Diplomatic Infrastructure and Byzantine Empire Survival
Byzantine diplomacy was arguably the empire’s most distinctive contribution to statecraft. The “Office of Barbarian Affairs” functioned as a proto-ministry of foreign affairs, maintaining archives, preparing envoys, analyzing diplomatic reports, and managing visits by foreign dignitaries.[s] A proto-intelligence service employed networks of merchants, missionaries, and military officers as information-gathering agents abroad.
The Byzantines inherited and synthesized diplomatic practices from multiple civilizations: elaborate protocol and dynastic marriage from the ancient Near East, rhetorical tools from the Greek city-states, and divide-and-conquer tactics from Rome.[s] They added innovations of their own, particularly in the use of soft power. The conversion of Slavic tribes to Christianity, the education of future neighboring rulers in Constantinople’s schools, and the spectacular court ceremonies in the Magnaura throne room, where the emperor sat on an automated golden throne surrounded by roaring golden lions and tweeting golden birds, all served to project imperial power without military expenditure.[s]

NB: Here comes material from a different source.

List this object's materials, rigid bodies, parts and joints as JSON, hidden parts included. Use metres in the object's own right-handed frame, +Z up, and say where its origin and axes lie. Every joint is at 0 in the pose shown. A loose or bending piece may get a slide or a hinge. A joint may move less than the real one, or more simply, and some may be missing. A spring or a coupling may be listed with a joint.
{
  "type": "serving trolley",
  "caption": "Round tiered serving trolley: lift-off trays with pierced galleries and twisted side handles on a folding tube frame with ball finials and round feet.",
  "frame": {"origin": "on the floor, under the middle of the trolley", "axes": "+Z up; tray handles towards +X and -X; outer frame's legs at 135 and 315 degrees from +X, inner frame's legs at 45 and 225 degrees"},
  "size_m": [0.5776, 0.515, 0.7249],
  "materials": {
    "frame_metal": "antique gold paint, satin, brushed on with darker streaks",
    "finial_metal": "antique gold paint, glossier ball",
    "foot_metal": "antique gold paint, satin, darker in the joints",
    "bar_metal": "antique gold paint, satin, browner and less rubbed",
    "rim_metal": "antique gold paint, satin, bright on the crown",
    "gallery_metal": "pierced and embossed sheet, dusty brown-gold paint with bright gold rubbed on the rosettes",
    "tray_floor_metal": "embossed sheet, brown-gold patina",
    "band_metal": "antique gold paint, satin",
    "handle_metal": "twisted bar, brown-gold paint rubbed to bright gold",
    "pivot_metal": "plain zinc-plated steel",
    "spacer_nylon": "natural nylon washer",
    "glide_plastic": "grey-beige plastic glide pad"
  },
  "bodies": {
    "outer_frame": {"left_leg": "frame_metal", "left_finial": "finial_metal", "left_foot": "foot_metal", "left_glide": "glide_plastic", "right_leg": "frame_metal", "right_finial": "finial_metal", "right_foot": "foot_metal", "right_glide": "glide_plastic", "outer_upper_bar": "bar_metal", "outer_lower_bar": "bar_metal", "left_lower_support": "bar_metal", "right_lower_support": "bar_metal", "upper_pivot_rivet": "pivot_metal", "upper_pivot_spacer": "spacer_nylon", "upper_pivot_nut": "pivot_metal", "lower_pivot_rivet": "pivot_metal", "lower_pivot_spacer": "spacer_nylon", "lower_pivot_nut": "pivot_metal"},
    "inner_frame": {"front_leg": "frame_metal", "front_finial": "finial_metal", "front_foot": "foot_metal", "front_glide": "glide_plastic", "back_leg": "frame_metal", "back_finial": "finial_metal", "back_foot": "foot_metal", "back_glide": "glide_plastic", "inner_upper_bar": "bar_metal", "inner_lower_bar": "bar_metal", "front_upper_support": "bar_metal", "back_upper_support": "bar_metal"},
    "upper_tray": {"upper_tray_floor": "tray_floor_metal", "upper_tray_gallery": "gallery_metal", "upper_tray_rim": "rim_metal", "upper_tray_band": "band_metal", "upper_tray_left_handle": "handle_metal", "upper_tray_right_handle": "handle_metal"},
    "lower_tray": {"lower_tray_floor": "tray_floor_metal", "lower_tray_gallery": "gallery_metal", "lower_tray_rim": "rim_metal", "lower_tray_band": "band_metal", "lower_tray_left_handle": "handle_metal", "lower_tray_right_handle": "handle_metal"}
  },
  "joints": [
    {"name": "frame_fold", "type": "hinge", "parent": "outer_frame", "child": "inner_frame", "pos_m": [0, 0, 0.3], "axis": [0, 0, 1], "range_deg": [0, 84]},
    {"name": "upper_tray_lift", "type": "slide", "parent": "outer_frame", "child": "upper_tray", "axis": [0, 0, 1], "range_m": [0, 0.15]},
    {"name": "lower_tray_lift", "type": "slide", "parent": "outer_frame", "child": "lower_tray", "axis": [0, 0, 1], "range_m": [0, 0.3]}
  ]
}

Luttwak’s thesis, while debated by Byzantinists, identifies the confrontation with Attila and the Huns as the pivotal moment when diplomacy became the empire’s primary strategic instrument. The successful deflection of Attila toward the western empire through monetary persuasion rather than military confrontation established a template that would persist for centuries.[s] Kaldellis notes, however, that this framing oversimplifies: the Byzantines had already been dealing with Gothic warlords “in a typically ‘Byzantine’ way” for a century before Attila, and the eastern armies were likely not as outmatched as Luttwak suggests.

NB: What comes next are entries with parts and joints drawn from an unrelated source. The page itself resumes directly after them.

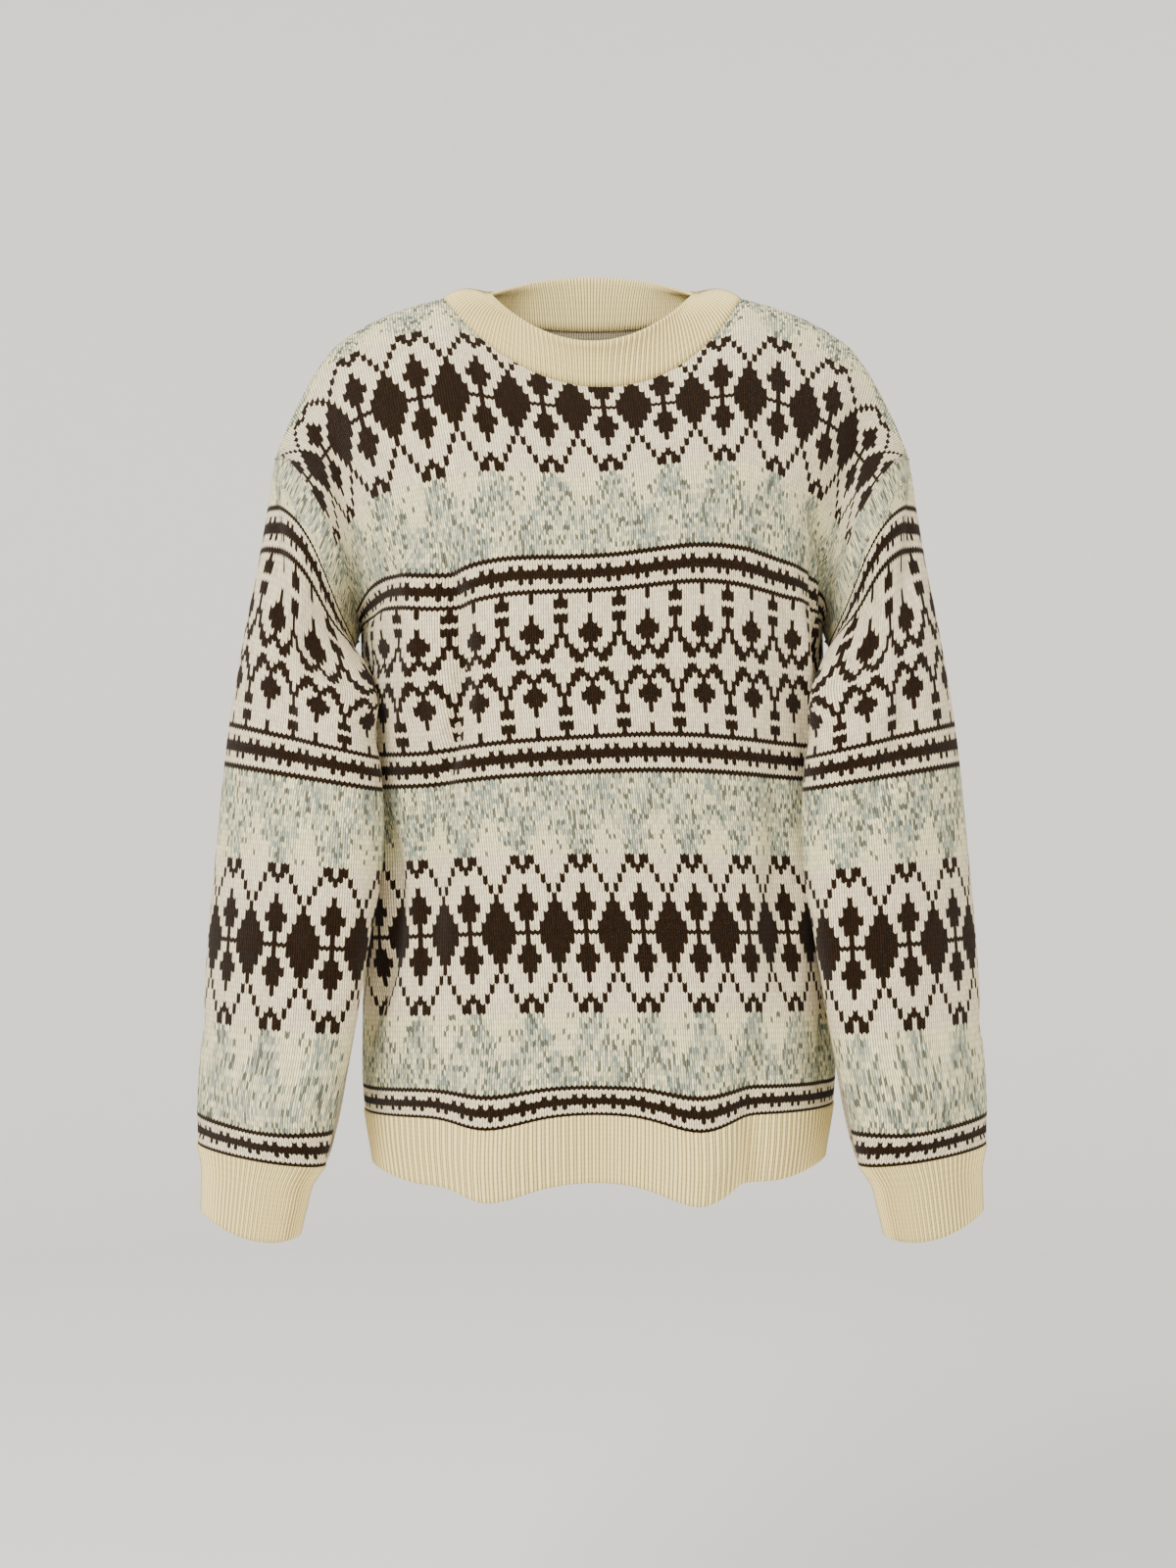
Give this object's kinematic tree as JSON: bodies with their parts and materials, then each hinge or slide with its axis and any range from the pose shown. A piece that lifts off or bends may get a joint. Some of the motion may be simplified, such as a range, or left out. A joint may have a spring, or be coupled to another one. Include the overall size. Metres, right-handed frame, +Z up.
{
  "type": "fair isle sweater",
  "caption": "Crew-neck fair isle pullover in cream, brown and pale blue-grey bands, in its worn form, with ribbed neckband, hem and cuffs.",
  "frame": {"origin": "middle of the neck opening, at the height of the shoulder seams beside the neck", "axes": "+Z up, -Y is the front, +X is the wearer's left"},
  "size_m": [0.5506, 0.2649, 0.6774],
  "materials": {
    "patterned_knit": "stranded two-colour wool knit, matt and slightly hairy",
    "cream_rib": "cream 1x1 rib knit, matt"
  },
  "bodies": {
    "root": {"front_panel": "patterned_knit", "back_panel": "patterned_knit", "sleeve_left": "patterned_knit", "sleeve_right": "patterned_knit", "neckband": "cream_rib", "hem_rib_front": "cream_rib", "hem_rib_back": "cream_rib", "cuff_left": "cream_rib", "cuff_right": "cream_rib"}
  },
  "joints": []
}
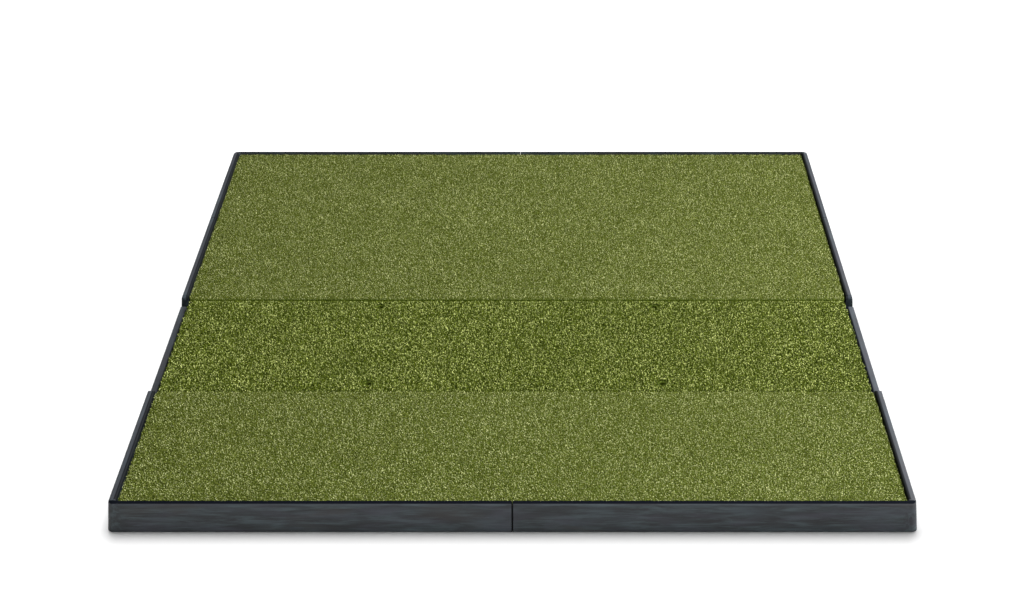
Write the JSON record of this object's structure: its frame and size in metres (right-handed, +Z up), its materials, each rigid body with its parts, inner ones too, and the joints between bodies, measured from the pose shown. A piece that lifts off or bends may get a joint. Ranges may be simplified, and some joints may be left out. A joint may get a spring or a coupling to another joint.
{
  "type": "golf hitting mat",
  "caption": "Square golf practice mat of linked rubber trays, with shock pads, a lift-out coarse strike strip with tee holes, and lift-out turf in front of it and behind it.",
  "frame": {"origin": "centre of the mat's underside", "axes": "+Z up from the floor; +Y from the front edge, where the short front strip is, towards the stance panel; +X to the right as seen from the front, along the ball's flight line"},
  "size_m": [1.219, 1.219, 0.0508],
  "materials": {
    "tray_rubber": "moulded charcoal rubber with cloudy flow marks, satin",
    "shock_foam": "closed-cell foam board, fine granular, matte",
    "strike_gel": "soft gel rubber slab, smooth, slightly glossy",
    "tee_rubber": "black moulded rubber, matte",
    "clip_nylon": "black nylon, satin",
    "underlay_foam": "dense foam bonded under the turf, matte",
    "carrier_rubber": "thin rubber sheet, matte",
    "stance_turf": "short curled nylon pile, olive green",
    "strike_turf": "taller coarse nylon pile, deeper green"
  },
  "bodies": {
    "tray_base": {"tray_front_left": "tray_rubber", "tray_front_right": "tray_rubber", "tray_strike_left": "tray_rubber", "tray_strike_right": "tray_rubber", "tray_stance_near_left": "tray_rubber", "tray_stance_near_right": "tray_rubber", "tray_stance_far_left": "tray_rubber", "tray_stance_far_right": "tray_rubber", "shock_pad_front_left": "shock_foam", "shock_pad_front_right": "shock_foam", "shock_pad_stance_near_left": "shock_foam", "shock_pad_stance_near_right": "shock_foam", "shock_pad_stance_far_left": "shock_foam", "shock_pad_stance_far_right": "shock_foam", "gel_pad_outer_left": "strike_gel", "gel_pad_outer_right": "strike_gel", "gel_pad_inner_left": "strike_gel", "gel_pad_inner_right": "strike_gel", "tee_bar_left": "tee_rubber", "tee_bar_right": "tee_rubber", "link_clip_front_middle": "clip_nylon", "link_clip_strike_middle": "clip_nylon", "link_clip_stance_near_middle": "clip_nylon", "link_clip_stance_far_middle": "clip_nylon", "link_clip_behind_front_left": "clip_nylon", "link_clip_behind_front_right": "clip_nylon", "link_clip_behind_strike_left": "clip_nylon", "link_clip_behind_strike_right": "clip_nylon", "link_clip_behind_stance_near_left": "clip_nylon", "link_clip_behind_stance_near_right": "clip_nylon"},
    "front_panel": {"front_underlay": "underlay_foam", "front_turf": "stance_turf"},
    "strike_panel": {"strike_carrier": "carrier_rubber", "strike_turf": "strike_turf"},
    "stance_panel": {"stance_underlay": "underlay_foam", "stance_turf": "stance_turf"}
  },
  "joints": [
    {"name": "front_panel_lift", "type": "slide", "parent": "tray_base", "child": "front_panel", "axis": [0, 0, 1], "range_m": [0, 0.1]},
    {"name": "strike_panel_lift", "type": "slide", "parent": "tray_base", "child": "strike_panel", "axis": [0, 0, 1], "range_m": [0, 0.1]},
    {"name": "stance_panel_lift", "type": "slide", "parent": "tray_base", "child": "stance_panel", "axis": [0, 0, 1], "range_m": [0, 0.1]}
  ]
}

Greek Fire and Technological Adaptation
Greek Fire, an incendiary weapon first deployed during the Arab siege of 674 to 678 CE, represents the empire’s capacity for technological innovation under existential pressure. Credited to Kallinikos, a Christian refugee from Muslim-held Heliopolis, the weapon consisted of a flammable liquid, likely based on light petroleum or naphtha combined with quicklime, sulphur, resin, and possibly other compounds, projected under pressure through bronze siphons mounted on warships.[s]
The weapon’s psychological and tactical impact was enormous. The Byzantine historian Theophanes recorded that it “caused enemies to shiver in terror.”[s] Liutprand of Cremona, describing a Byzantine engagement in 941 CE, wrote that “the Rusii seeing the flames threw themselves in haste from their ships, preferring to be drowned in the water rather than burned alive in the fire.”[s] Greek Fire burned on water, could not be extinguished, and its formula was a state secret so closely guarded that it has never been recovered.
Decline, Recovery, and Final Fall
The arc of Byzantine Empire survival is not a story of steady endurance but of repeated catastrophe and recovery. The Plague of Justinian (541 CE) devastated the population. The 7th-century Arab conquests removed Egypt, Syria, and North Africa from imperial control. The Battle of Manzikert in 1071 cost the empire most of Anatolia and, critically, the manpower base that sustained the theme system.[s] Anna Komnene wrote that “the fortunes of the Roman Empire had sunk to their lowest ebb.”[s]
The Fourth Crusade’s sack of Constantinople in 1204 was the wound from which the empire never fully recovered. The Latin Empire of Constantinople lasted until 1261, when the Nicaean successor state retook the capital, but the restored empire was a diminished entity. By the 15th century, the “empire” controlled little more than Constantinople itself and parts of the Peloponnese, its population reduced from a peak near 500,000 to fewer than 40,000.[s]
On May 29, 1453, Ottoman cannons firing 1,500-pound stone cannonballs breached the Theodosian Walls. The last emperor, Constantine XI, reportedly said: “God forbid I should live as an emperor without an Empire. As my city falls I will fall with it.”[s] He charged into the Ottoman advance and was killed. The line of Roman emperors, stretching back to Augustus, ended.
Byzantine Empire survival lasted 1,123 years. The empire’s longevity rested on no single factor but on the interplay of impregnable fortifications, adaptive governance, disciplined diplomacy, technological innovation, and the strategic geography of a capital positioned at the hinge of two continents. Modern historians increasingly study the Byzantine state not as Rome’s afterthought but as one of the most successful exercises in political adaptation in recorded history.